Start of AVAILABLE DATA

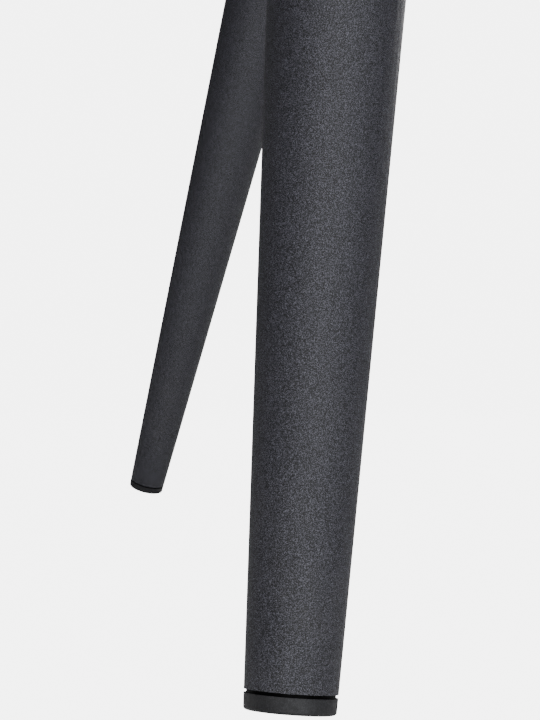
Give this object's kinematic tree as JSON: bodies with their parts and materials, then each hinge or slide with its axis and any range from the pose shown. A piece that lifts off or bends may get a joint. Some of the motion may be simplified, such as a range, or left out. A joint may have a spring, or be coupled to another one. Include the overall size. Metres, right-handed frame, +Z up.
{
  "type": "three-legged swivel seat",
  "caption": "Field seat with a round padded top that swivels on a flat hub, held by splayed conical steel legs on screw-in levelling feet.",
  "frame": {"origin": "on the floor, at the middle of the object's box", "axes": "+Z up, -Y towards the front leg, X across the plane of symmetry"},
  "size_m": [0.4858, 0.4252, 0.5895],
  "materials": {
    "leg_powder_coat": "fine-texture matte powder coat",
    "hub_powder_coat": "fine-texture matte powder coat",
    "bare_steel": "mill finish",
    "pad_plastic": "moulded matte",
    "plug_plastic": "moulded matte",
    "zinc_plate": "zinc plated",
    "brass_nut": "machined",
    "black_oxide": "black oxide",
    "swivel_plate_steel": "galvanised",
    "ball_steel": "polished",
    "cage_plastic": "moulded acetal",
    "bush_plastic": "moulded acetal",
    "board_plywood": "sanded birch plywood",
    "foam": "open-cell foam",
    "cover_canvas": "woven canvas",
    "welt_cord": "woven canvas over cord",
    "dust_cloth_felt": "bonded felt",
    "staple_wire": "galvanised wire"
  },
  "bodies": {
    "base": {"leg_front": "leg_powder_coat", "leg_rear_left": "leg_powder_coat", "leg_rear_right": "leg_powder_coat", "end_plate_front": "bare_steel", "end_plate_rear_left": "bare_steel", "end_plate_rear_right": "bare_steel", "angled_mount_front": "hub_powder_coat", "angled_mount_rear_left": "hub_powder_coat", "angled_mount_rear_right": "hub_powder_coat", "foot_plug_front": "plug_plastic", "foot_plug_rear_left": "plug_plastic", "foot_plug_rear_right": "plug_plastic", "foot_nut_front": "brass_nut", "foot_nut_rear_left": "brass_nut", "foot_nut_rear_right": "brass_nut", "leg_bolt_front": "black_oxide", "leg_bolt_rear_left": "black_oxide", "leg_bolt_rear_right": "black_oxide", "leg_bolt_washers": "zinc_plate", "mount_screws": "black_oxide", "hub_plate": "hub_powder_coat", "swivel_lower_plate": "swivel_plate_steel", "swivel_lower_screws": "black_oxide", "swivel_lower_nuts": "zinc_plate", "kingpin": "black_oxide", "thrust_washer": "zinc_plate", "circlip": "black_oxide"},
    "ball_ring": {"ball_cage": "cage_plastic", "swivel_balls": "ball_steel"},
    "seat": {"swivel_upper_plate": "swivel_plate_steel", "swivel_upper_screws": "black_oxide", "swivel_bush": "bush_plastic", "seat_board": "board_plywood", "tee_nuts": "zinc_plate", "seat_foam": "foam", "cover_band": "cover_canvas", "cover_top": "cover_canvas", "seat_welt": "welt_cord", "dust_cloth": "dust_cloth_felt", "staples": "staple_wire"},
    "levelling_foot_front": {"foot_pad_front": "pad_plastic", "foot_stud_front": "zinc_plate"},
    "levelling_foot_rear_left": {"foot_pad_rear_left": "pad_plastic", "foot_stud_rear_left": "zinc_plate"},
    "levelling_foot_rear_right": {"foot_pad_rear_right": "pad_plastic", "foot_stud_rear_right": "zinc_plate"}
  },
  "joints": [
    {"name": "seat_swivel", "type": "hinge", "parent": "base", "child": "seat", "pos_m": [0, 0.03116, 0], "axis": [0, 0, 1], "continuous": true},
    {"name": "ball_ring_turn", "type": "hinge", "parent": "base", "child": "ball_ring", "pos_m": [0, 0.03116, 0], "axis": [0, 0, 1], "continuous": true},
    {"name": "level_front", "type": "slide", "parent": "base", "child": "levelling_foot_front", "axis": [0, -0.1942, -0.981], "range_m": [0, 0.008]},
    {"name": "level_rear_left", "type": "slide", "parent": "base", "child": "levelling_foot_rear_left", "axis": [-0.308, 0.1152, -0.9444], "range_m": [0, 0.008]},
    {"name": "level_rear_right", "type": "slide", "parent": "base", "child": "levelling_foot_rear_right", "axis": [0.308, 0.1152, -0.9444], "range_m": [0, 0.008]}
  ],
  "couplings": [
    {"joint": "ball_ring_turn", "follows": "seat_swivel", "ratio": 0.5}
  ]
}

End of AVAILABLE DATA

▸ STATED TASK
Print the whole listing exactly as it is.

▸ SOLUTION FOR THIS PROBLEM
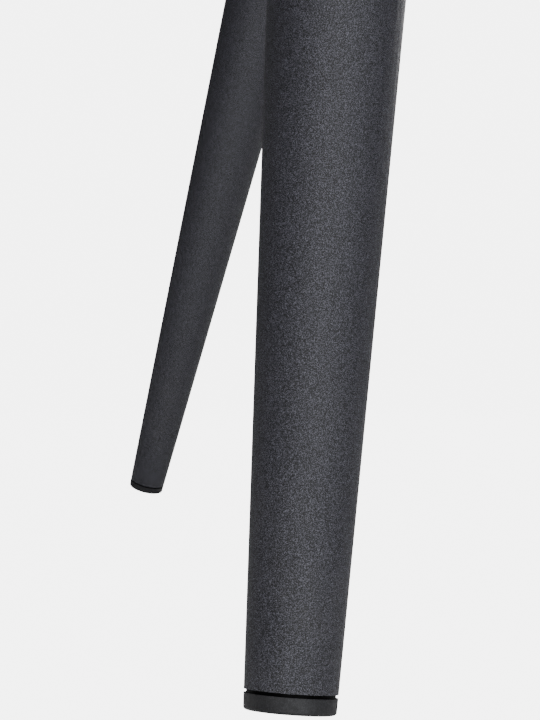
Give this object's kinematic tree as JSON: bodies with their parts and materials, then each hinge or slide with its axis and any range from the pose shown. A piece that lifts off or bends may get a joint. Some of the motion may be simplified, such as a range, or left out. A joint may have a spring, or be coupled to another one. Include the overall size. Metres, right-handed frame, +Z up.
{
  "type": "three-legged swivel seat",
  "caption": "Field seat with a round padded top that swivels on a flat hub, held by splayed conical steel legs on screw-in levelling feet.",
  "frame": {"origin": "on the floor, at the middle of the object's box", "axes": "+Z up, -Y towards the front leg, X across the plane of symmetry"},
  "size_m": [0.4858, 0.4252, 0.5895],
  "materials": {
    "leg_powder_coat": "fine-texture matte powder coat",
    "hub_powder_coat": "fine-texture matte powder coat",
    "bare_steel": "mill finish",
    "pad_plastic": "moulded matte",
    "plug_plastic": "moulded matte",
    "zinc_plate": "zinc plated",
    "brass_nut": "machined",
    "black_oxide": "black oxide",
    "swivel_plate_steel": "galvanised",
    "ball_steel": "polished",
    "cage_plastic": "moulded acetal",
    "bush_plastic": "moulded acetal",
    "board_plywood": "sanded birch plywood",
    "foam": "open-cell foam",
    "cover_canvas": "woven canvas",
    "welt_cord": "woven canvas over cord",
    "dust_cloth_felt": "bonded felt",
    "staple_wire": "galvanised wire"
  },
  "bodies": {
    "base": {"leg_front": "leg_powder_coat", "leg_rear_left": "leg_powder_coat", "leg_rear_right": "leg_powder_coat", "end_plate_front": "bare_steel", "end_plate_rear_left": "bare_steel", "end_plate_rear_right": "bare_steel", "angled_mount_front": "hub_powder_coat", "angled_mount_rear_left": "hub_powder_coat", "angled_mount_rear_right": "hub_powder_coat", "foot_plug_front": "plug_plastic", "foot_plug_rear_left": "plug_plastic", "foot_plug_rear_right": "plug_plastic", "foot_nut_front": "brass_nut", "foot_nut_rear_left": "brass_nut", "foot_nut_rear_right": "brass_nut", "leg_bolt_front": "black_oxide", "leg_bolt_rear_left": "black_oxide", "leg_bolt_rear_right": "black_oxide", "leg_bolt_washers": "zinc_plate", "mount_screws": "black_oxide", "hub_plate": "hub_powder_coat", "swivel_lower_plate": "swivel_plate_steel", "swivel_lower_screws": "black_oxide", "swivel_lower_nuts": "zinc_plate", "kingpin": "black_oxide", "thrust_washer": "zinc_plate", "circlip": "black_oxide"},
    "ball_ring": {"ball_cage": "cage_plastic", "swivel_balls": "ball_steel"},
    "seat": {"swivel_upper_plate": "swivel_plate_steel", "swivel_upper_screws": "black_oxide", "swivel_bush": "bush_plastic", "seat_board": "board_plywood", "tee_nuts": "zinc_plate", "seat_foam": "foam", "cover_band": "cover_canvas", "cover_top": "cover_canvas", "seat_welt": "welt_cord", "dust_cloth": "dust_cloth_felt", "staples": "staple_wire"},
    "levelling_foot_front": {"foot_pad_front": "pad_plastic", "foot_stud_front": "zinc_plate"},
    "levelling_foot_rear_left": {"foot_pad_rear_left": "pad_plastic", "foot_stud_rear_left": "zinc_plate"},
    "levelling_foot_rear_right": {"foot_pad_rear_right": "pad_plastic", "foot_stud_rear_right": "zinc_plate"}
  },
  "joints": [
    {"name": "seat_swivel", "type": "hinge", "parent": "base", "child": "seat", "pos_m": [0, 0.03116, 0], "axis": [0, 0, 1], "continuous": true},
    {"name": "ball_ring_turn", "type": "hinge", "parent": "base", "child": "ball_ring", "pos_m": [0, 0.03116, 0], "axis": [0, 0, 1], "continuous": true},
    {"name": "level_front", "type": "slide", "parent": "base", "child": "levelling_foot_front", "axis": [0, -0.1942, -0.981], "range_m": [0, 0.008]},
    {"name": "level_rear_left", "type": "slide", "parent": "base", "child": "levelling_foot_rear_left", "axis": [-0.308, 0.1152, -0.9444], "range_m": [0, 0.008]},
    {"name": "level_rear_right", "type": "slide", "parent": "base", "child": "levelling_foot_rear_right", "axis": [0.308, 0.1152, -0.9444], "range_m": [0, 0.008]}
  ],
  "couplings": [
    {"joint": "ball_ring_turn", "follows": "seat_swivel", "ratio": 0.5}
  ]
}